Les douceurs du péché, domaine étendu du livre
Une exposition dans l'espace de documentation du Frac PACA, à Marseille, du 7 septembre au 22 décembre 2013.
© JC Lett et NVDS
 
Commissaire : Stéphane Le Mercier.
Direction : Pascal Neveux.
 
Exposition dans le cadre des projets "Ulysses".
Propos sur l'exposition en général :
Les livres présentés se transforment en graphes, en cartes dépliables ou bien dévoilent, sous une apparente austérité, des trésors de tiroirs, des perspectives cachées. Par là, ils augmentent les possibilités du récit. Pour les dix artistes invités, la commande fut élémentaire. Il leur a été demandé de concevoir un projet à partir d’un document éditorial préexistant, que celui-ci leur fut proche (livre de chevet, souvenir de voyage) ou exhumé pour l’occasion. Enlumineurs, faussaires de génie, traducteurs cleptomanes, archivistes, toutes les postures sont bonnes pour mener à bien leur stratégie plastique.
Parfois, ces projets ont la discrétion tenace (Claude Horstmann, Hervé Humbert, Rémy Hysbergue, Babeth Rambault). L’intervention est modeste (encart, erratum, transformation de la couverture, jeu graphique). Ils peuvent s’apprécier comme des maquettes finalisées et rejoignent en cela, l’économie du projet artistique en attente d’un diffuseur. Parfois, ils s’étendent aux limites du volume (Samir Mougas, Guillaume Pinard, Niek van de Steeg) renouant ironiquement avec la tradition des machines de lecture (les dispositifs de la Renaissance permettant la manipulation de plusieurs incunables mais aussi les dernières tablettes numériques). Enfin, ils peuvent s’attarder sur ce que Gérard Genette a nommé le péritexte - la couverture (Serge Le Squer), les pages de garde (Lasse Schmidt Hansen) – ou bien dans le cadre du processus d’impression, les feuilles de calage, les macules (Pierre-Olivier Arnaud).
 
En questionnant les conditions matérielles du livre, ces projets doivent plus à l’héritage de Dieter Roth qu’à celui d’Ed Ruscha.
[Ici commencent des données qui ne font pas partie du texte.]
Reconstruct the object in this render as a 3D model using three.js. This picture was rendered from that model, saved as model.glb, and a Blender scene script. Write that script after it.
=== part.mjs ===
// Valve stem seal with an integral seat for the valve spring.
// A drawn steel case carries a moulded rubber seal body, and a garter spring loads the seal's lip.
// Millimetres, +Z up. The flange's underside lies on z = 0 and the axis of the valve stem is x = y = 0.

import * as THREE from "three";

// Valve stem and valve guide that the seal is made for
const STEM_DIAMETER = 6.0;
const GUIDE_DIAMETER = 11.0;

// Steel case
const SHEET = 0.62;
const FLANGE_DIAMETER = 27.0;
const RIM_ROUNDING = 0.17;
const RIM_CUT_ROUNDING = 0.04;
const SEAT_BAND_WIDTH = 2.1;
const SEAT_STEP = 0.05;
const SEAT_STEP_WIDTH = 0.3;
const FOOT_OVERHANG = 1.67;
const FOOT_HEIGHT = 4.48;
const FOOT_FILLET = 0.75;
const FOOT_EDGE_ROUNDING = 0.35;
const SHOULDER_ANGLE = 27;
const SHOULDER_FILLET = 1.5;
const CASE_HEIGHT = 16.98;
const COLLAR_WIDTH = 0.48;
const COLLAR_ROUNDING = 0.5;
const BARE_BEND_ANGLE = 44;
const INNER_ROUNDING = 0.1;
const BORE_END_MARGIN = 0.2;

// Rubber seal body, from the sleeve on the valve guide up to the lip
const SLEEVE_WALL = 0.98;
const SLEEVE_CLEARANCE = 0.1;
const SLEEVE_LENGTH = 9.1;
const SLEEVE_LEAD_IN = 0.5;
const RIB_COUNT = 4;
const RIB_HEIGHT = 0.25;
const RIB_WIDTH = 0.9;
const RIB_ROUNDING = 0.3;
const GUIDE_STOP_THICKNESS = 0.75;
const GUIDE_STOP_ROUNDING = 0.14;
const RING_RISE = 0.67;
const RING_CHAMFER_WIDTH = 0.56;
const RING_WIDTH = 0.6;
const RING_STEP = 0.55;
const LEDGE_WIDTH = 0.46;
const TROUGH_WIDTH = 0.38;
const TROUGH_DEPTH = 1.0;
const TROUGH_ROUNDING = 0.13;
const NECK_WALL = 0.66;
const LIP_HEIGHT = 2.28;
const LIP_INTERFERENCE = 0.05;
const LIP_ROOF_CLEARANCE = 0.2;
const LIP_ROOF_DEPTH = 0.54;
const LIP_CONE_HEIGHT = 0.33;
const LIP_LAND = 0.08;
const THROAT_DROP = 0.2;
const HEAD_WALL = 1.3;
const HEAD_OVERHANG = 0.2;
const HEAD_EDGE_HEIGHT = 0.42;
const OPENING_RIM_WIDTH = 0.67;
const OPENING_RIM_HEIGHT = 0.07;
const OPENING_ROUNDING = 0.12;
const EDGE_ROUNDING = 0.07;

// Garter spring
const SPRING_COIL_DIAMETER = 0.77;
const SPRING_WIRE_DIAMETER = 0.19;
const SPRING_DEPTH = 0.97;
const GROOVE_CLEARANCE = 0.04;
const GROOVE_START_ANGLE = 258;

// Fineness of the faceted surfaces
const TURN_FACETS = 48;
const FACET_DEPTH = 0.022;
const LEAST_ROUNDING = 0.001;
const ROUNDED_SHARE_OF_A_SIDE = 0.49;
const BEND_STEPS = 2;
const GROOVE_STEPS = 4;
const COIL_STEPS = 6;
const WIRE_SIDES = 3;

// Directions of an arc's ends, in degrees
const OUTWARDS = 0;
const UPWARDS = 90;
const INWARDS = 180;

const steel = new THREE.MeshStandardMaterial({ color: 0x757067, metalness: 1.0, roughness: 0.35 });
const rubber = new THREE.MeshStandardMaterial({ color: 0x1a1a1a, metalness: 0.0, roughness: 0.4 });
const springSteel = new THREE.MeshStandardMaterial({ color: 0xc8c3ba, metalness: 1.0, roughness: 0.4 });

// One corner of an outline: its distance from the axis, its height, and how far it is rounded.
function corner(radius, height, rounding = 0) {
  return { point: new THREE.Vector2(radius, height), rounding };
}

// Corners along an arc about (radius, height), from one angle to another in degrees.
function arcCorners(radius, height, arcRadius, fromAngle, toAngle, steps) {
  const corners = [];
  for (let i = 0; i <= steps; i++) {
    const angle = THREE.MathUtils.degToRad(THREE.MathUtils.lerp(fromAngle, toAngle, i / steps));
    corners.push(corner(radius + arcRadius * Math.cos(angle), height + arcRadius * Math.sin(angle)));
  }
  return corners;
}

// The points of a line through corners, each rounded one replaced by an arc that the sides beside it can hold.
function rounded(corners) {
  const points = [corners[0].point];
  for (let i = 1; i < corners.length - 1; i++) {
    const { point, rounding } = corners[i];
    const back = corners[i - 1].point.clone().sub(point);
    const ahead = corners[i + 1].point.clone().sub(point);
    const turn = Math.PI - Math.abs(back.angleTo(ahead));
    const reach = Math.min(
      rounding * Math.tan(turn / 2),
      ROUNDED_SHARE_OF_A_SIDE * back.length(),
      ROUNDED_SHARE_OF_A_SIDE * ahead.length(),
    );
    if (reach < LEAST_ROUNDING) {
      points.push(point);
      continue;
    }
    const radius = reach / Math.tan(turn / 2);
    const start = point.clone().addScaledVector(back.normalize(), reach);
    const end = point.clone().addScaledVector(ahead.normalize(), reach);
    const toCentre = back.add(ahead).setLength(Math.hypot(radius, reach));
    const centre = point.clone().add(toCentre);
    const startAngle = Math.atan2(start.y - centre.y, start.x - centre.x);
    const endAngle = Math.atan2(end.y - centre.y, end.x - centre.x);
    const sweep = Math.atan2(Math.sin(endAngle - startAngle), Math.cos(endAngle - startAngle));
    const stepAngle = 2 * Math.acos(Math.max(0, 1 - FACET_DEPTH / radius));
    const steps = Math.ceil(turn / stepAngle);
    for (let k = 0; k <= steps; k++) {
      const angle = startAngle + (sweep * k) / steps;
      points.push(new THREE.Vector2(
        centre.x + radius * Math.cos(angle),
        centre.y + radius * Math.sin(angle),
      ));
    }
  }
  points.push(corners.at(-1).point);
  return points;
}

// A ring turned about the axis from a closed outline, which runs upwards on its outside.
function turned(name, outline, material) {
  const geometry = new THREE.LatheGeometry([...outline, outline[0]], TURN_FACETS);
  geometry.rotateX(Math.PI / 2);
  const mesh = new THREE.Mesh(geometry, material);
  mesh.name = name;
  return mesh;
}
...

En cela, ils ont conscience de l'instabilité de leur position, de ne pas correspondre stricto sensu à la définition du livre d’artiste ; néanmoins, même si leur diffusion est limitée, ils ne sombrent pas dans le fétichisme, la rareté bibliophilique. Ils tentent, au contraire, de défendre une expérience réelle, oeuvrant pour un domaine étendu du livre et avec lui, pour un renouvellement de la lecture.
Stéphane Le Mercier
 
Et plus spécifiquement sur l'œuvre présentée :
MMP (Maison de la Matière Première) « Des Intérêts Matériels en France », 2013
Grès, duralinox, bois, peinture, livres, 100 x 80 x 90 cm

Depuis Le Pavillon à Vent inauguré au début des années 1990 jusqu’à la très récente Maison de la Matière Première, Niek van de Steeg développe un ensemble de récits qui s’attardent sur les structures visibles et invisibles de l’économie politique. Pour ce faire, il privilégie les rapprochements inopinés, les agencements polyphoniques (un jogger essoufflé narre l’histoire d’un site consacré à l’exploitation de l’uranium, une table dont la surface recouverte d’un rouleau de papier enregistre ad libitum les signes graphiques produits par ses usagers). Chacune de ces enquêtes s’élabore patiemment, en s’appuyant sur un ensemble d’accessoires : livres, cartes, maquettes, tableaux noirs. Ainsi, pour l’exposition au Frac PACA, l’artiste s’est-il concentré sur Des Intérêts Matériels en France - Travaux Publics, Routes, Canaux, Chemins de Fer, ouvrage édifiant rédigé par un certain Michel Chevalier, publié en 1838, ainsi que sur sa version nouvellement numérisée par la BNF [Bibliothèque Nationale de France]. La consultation des deux documents est facilitée par un dispositif sculptural, une « machine de lecture » dont les éléments constitutifs (grès, durilanox, verre soufflé) mêlent avec surprise l’esthétique des avant-gardes russes (on songe au mobilier du Club de la Presse de l’Armée Rouge tel qu’il fut conçu par El Lissitzky) et le design post-moderne le plus décoratif.